Since then, European investors have been chasing yield in the bond game. While total European leveraged loan volume in 2012 was slightly down from 2011 due to the Eurozone stability crisis, the number of bonds used for LBOs was up. On February 12, 2013, European high-yield bond volumes had reached a year-to-date record with volume at $16.4 billion through 33 deals.
Now, which operative, financial and legal aspects must management keep in mind to successfully issue a corporate bond?
- Smaller or mid-sized companies will not have any capital markets experience unless they already issued a bond or have even done an IPO. Consequently, the company will need outside financial and legal advice to structure the right bond product.
- Obviously, the most relevant factor impacting the interest rate on the bond is past and projected performance of the issuer. While there are many metrics to measure performance, from current financial data like EBITDA, leverage multiples or debt-to-equity-ratios, there is nothing more powerful than a favorable rating from a recognized rating agency.
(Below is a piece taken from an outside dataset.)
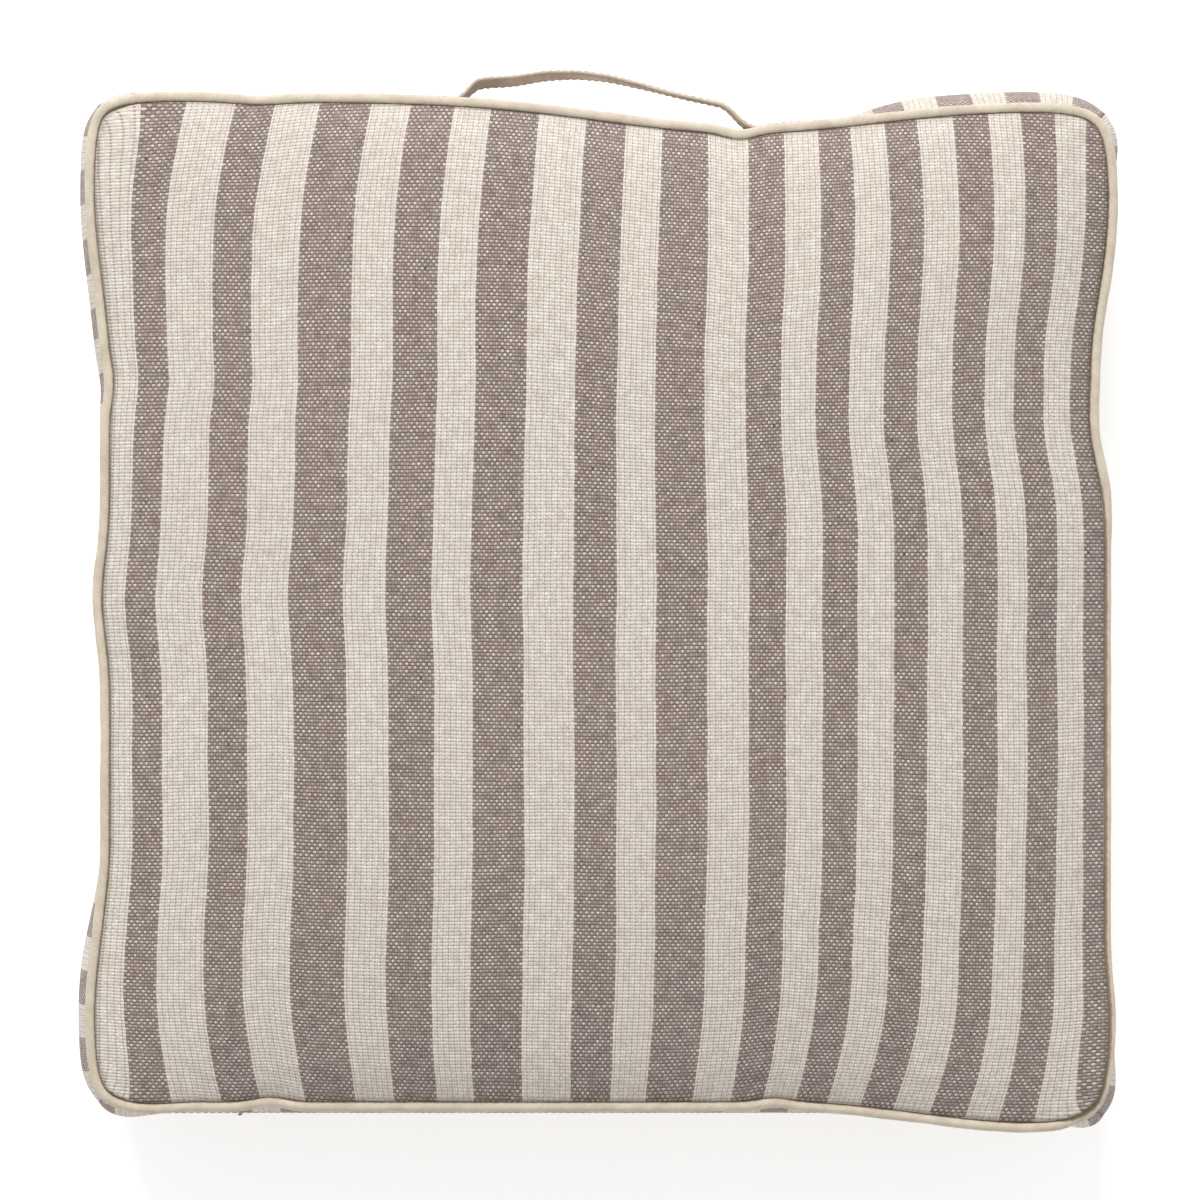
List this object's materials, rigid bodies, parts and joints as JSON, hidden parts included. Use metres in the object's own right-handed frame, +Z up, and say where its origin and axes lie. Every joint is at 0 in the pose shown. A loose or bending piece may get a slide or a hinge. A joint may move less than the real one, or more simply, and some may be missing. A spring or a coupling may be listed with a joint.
{
  "type": "floor cushion",
  "caption": "Square box floor cushion in striped woven cotton with piped edges, a sewn strap handle on one side and a zip on the other, over a separate calico pad.",
  "frame": {"origin": "middle of the flat underside, on the surface the cushion lies on", "axes": "+Z up through the cushion's thickness, +Y towards the side with the handle, -Y towards the zip, +X along the zip"},
  "size_m": [0.5034, 0.512, 0.1121],
  "materials": {
    "striped_cotton": "coarse plain weave of recycled cotton, cream and taupe stripes",
    "plain_cotton": "smooth plain-weave cotton, cream",
    "cotton_cord": "twisted soft cotton filler cord",
    "sewing_thread": "spun polyester sewing thread, cream",
    "zip_tape": "woven polyester zip tape, beige",
    "zip_coil": "nylon coil, beige",
    "zip_metal": "die-cast zinc, dull nickel colour",
    "calico": "unbleached calico",
    "fibre_filling": "white polyester fibre"
  },
  "bodies": {
    "cushion": {"top_panel": "striped_cotton", "bottom_panel": "striped_cotton", "boxing_left": "striped_cotton", "boxing_right": "striped_cotton", "boxing_handle_side": "striped_cotton", "boxing_zip_upper": "striped_cotton", "boxing_zip_lower": "striped_cotton", "piping_cover_top": "plain_cotton", "piping_cover_bottom": "plain_cotton", "piping_cord_top": "cotton_cord", "piping_cord_bottom": "cotton_cord", "handle_end_left": "plain_cotton", "handle_end_right": "plain_cotton", "handle_stitch_left": "sewing_thread", "handle_stitch_right": "sewing_thread", "zip_tape_upper": "zip_tape", "zip_tape_lower": "zip_tape", "zip_coil_upper": "zip_coil", "zip_coil_lower": "zip_coil", "zip_closed_stop": "zip_metal", "zip_open_stop": "zip_metal", "pad_case_upper": "calico", "pad_case_lower": "calico", "pad_filling": "fibre_filling"},
    "handle": {"handle_strap": "plain_cotton"},
    "slider": {"zip_slider": "zip_metal"},
    "puller": {"zip_puller": "zip_metal"}
  },
  "joints": [
    {"name": "handle_swing", "type": "hinge", "parent": "cushion", "child": "handle", "pos_m": [0.0035, 0.2505, 0.052], "axis": [0.9936, -0.1127, 0], "range_deg": [-50, 50]},
    {"name": "zip_slide", "type": "slide", "parent": "cushion", "child": "slider", "axis": [-1, 0, 0], "range_m": [0, 0.34]},
    {"name": "puller_swing", "type": "hinge", "parent": "slider", "child": "puller", "pos_m": [0.17, -0.2478, 0.052], "axis": [0, 0, 1], "range_deg": [0, 175]}
  ]
}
- The work stream for a bond issuance depends on two things: first, whether the company needs to prepare a prospectus in addition to the indenture, and second, how the placement shall occur. Content and form of the prospectus must be in accordance with the EU Prospectus Directive (809/2004) and the member states’ laws implementing the EU Prospectus Regulation (2003/71). In case of a private placement or certain exemptions, no prospectus is required and the indenture is sufficient.
- It is vital for the success of a bond issuance that the company seeks assistance from professional placement agents. Underwriting from investment banks will usually not occur below a total nominal value of €30 million.
Our travel and tourism company did not make all these mistakes, and its offering ended up being oversubscribed. This reflects the current state of the Euro, and especially of a German bond market that s probably the hottest market since the dot-com and information technology boom in the year 2000 as leading German business paper Handelsblatt noted.
Companies di need to be aware there can be negatives of bonds like higher redemption premiums, difficulties in obtaining amendments or waivers and collective action instruments to the benefit of bondholders.
And, needless to say, there is the danger it all becomes a speculative bubble.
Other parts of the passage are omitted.